# Available data start

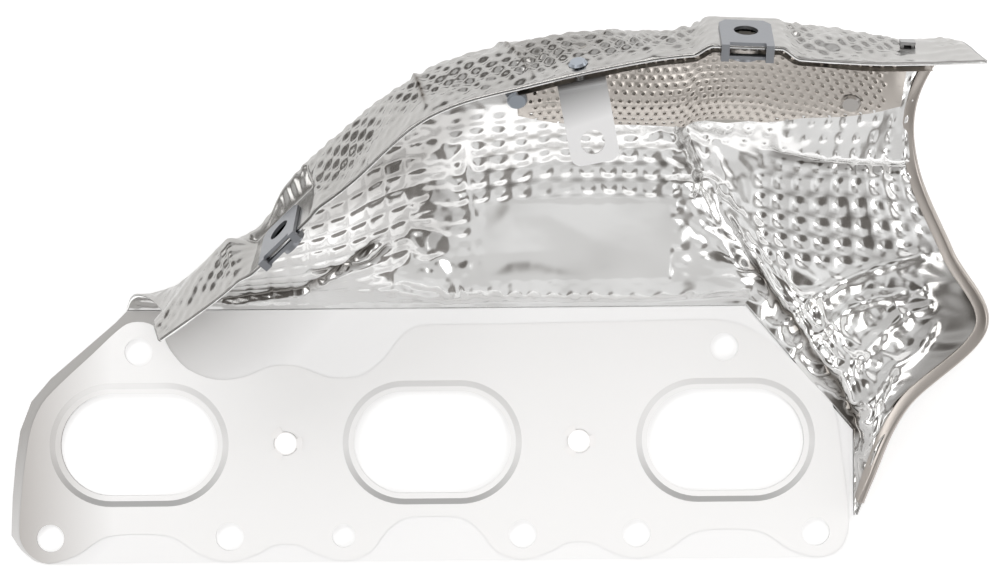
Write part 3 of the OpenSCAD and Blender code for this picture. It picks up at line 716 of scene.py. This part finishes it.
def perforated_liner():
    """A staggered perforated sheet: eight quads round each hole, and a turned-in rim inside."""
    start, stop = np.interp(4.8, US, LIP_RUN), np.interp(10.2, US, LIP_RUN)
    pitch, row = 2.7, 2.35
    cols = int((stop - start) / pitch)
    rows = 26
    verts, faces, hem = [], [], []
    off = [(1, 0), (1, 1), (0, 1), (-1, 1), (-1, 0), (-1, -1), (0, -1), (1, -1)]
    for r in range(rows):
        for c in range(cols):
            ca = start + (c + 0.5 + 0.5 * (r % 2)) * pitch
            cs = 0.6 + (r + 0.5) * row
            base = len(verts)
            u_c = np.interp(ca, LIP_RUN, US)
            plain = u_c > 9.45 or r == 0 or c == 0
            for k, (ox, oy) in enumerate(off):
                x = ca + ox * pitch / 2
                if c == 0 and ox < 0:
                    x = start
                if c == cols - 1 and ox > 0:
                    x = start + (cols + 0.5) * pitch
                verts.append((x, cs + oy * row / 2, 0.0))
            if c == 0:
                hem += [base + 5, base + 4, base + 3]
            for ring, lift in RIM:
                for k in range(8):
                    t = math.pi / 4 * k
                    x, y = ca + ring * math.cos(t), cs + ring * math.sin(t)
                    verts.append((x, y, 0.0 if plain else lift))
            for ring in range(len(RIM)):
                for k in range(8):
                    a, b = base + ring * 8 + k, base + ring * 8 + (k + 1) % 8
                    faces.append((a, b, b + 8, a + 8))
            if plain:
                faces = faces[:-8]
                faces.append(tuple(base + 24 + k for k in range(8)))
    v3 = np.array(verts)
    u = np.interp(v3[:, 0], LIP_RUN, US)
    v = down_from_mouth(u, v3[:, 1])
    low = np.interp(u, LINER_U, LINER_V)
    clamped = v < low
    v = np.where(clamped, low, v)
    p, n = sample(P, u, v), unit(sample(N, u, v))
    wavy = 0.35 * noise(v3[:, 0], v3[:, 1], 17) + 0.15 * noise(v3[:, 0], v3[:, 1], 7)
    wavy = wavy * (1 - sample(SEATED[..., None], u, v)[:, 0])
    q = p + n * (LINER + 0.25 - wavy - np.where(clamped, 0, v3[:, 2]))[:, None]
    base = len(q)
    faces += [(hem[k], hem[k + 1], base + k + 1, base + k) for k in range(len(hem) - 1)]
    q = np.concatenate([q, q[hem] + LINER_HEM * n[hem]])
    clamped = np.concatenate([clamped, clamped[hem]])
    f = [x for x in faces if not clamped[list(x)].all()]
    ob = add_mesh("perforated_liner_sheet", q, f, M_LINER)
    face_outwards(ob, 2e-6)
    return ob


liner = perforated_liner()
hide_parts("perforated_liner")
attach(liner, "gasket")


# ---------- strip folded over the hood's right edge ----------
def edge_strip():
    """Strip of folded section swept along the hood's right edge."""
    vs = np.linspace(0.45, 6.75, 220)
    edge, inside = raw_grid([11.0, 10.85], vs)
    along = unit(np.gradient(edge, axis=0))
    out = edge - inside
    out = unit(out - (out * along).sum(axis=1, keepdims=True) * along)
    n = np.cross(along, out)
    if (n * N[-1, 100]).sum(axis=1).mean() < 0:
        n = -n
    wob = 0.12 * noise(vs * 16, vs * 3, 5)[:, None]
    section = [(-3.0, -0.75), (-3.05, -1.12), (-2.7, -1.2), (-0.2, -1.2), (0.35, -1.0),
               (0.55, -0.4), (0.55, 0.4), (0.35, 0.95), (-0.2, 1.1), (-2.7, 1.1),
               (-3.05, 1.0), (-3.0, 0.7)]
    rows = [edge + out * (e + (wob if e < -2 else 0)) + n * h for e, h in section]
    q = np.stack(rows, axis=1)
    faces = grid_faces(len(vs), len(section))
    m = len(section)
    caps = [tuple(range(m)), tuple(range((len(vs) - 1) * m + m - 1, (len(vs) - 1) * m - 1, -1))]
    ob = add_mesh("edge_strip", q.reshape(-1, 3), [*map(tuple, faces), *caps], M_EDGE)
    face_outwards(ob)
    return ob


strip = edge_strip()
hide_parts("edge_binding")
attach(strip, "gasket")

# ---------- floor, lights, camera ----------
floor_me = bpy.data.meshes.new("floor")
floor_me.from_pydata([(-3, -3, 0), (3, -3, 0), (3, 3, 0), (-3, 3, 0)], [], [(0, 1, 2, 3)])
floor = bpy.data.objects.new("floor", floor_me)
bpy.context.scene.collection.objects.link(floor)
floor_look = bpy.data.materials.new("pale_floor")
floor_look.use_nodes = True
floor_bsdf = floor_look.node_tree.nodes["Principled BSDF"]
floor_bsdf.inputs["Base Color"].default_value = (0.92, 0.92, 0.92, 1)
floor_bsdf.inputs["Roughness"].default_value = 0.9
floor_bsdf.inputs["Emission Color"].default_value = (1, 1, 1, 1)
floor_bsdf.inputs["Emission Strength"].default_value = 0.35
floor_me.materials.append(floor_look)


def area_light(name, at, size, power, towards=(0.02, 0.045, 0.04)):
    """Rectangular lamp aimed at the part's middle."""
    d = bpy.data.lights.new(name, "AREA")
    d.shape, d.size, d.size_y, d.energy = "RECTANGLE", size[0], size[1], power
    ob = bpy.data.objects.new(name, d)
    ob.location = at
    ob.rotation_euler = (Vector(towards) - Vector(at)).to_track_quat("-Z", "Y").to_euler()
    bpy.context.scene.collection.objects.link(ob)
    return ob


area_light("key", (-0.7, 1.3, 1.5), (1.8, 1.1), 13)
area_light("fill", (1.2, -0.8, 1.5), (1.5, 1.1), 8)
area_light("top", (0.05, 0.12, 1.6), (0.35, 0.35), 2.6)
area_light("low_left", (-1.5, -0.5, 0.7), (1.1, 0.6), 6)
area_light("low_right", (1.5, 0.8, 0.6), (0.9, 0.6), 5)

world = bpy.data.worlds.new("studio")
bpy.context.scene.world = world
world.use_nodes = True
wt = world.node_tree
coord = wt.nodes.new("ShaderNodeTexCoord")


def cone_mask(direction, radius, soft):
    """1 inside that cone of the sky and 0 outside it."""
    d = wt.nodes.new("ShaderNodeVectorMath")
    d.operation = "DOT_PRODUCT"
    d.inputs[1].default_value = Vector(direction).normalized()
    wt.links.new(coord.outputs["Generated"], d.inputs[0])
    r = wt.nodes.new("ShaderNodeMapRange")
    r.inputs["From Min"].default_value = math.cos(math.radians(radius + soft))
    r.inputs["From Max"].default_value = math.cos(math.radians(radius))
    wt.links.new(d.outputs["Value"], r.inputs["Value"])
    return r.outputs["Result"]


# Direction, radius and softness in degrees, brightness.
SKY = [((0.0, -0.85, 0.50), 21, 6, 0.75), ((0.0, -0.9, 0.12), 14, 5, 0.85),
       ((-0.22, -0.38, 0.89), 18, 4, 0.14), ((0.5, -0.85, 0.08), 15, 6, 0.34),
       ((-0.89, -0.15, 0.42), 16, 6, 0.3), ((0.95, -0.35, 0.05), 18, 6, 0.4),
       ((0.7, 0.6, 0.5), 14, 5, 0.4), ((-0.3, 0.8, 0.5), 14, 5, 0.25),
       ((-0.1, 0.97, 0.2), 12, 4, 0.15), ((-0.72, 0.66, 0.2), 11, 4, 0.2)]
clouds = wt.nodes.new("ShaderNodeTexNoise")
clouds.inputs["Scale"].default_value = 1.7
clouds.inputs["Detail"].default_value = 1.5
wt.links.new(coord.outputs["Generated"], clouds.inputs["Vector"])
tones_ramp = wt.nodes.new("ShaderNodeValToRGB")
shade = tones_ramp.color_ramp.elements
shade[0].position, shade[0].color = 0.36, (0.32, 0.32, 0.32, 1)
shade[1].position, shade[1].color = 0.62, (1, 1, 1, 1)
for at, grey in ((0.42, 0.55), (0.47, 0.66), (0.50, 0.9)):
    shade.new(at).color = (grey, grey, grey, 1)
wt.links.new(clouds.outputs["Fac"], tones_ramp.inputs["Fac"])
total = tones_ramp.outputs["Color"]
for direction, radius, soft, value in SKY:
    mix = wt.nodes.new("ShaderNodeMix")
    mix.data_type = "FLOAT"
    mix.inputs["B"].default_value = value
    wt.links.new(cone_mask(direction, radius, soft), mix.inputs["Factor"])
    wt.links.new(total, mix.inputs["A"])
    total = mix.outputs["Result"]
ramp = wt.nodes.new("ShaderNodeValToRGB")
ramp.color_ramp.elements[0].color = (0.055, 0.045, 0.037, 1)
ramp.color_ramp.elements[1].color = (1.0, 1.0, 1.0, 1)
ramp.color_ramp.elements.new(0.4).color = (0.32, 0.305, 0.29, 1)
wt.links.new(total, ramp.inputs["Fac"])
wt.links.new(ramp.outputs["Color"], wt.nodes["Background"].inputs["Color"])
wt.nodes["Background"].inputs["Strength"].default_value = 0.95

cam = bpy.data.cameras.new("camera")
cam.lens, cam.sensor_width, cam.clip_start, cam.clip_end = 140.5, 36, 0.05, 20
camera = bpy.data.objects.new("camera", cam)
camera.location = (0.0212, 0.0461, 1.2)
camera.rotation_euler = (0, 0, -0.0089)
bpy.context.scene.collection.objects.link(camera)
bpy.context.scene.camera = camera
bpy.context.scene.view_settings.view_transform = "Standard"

# Available data end

Copy out each line of the material that holds the word "attach".

• Solved exercise
attach(liner, "gasket")
attach(strip, "gasket")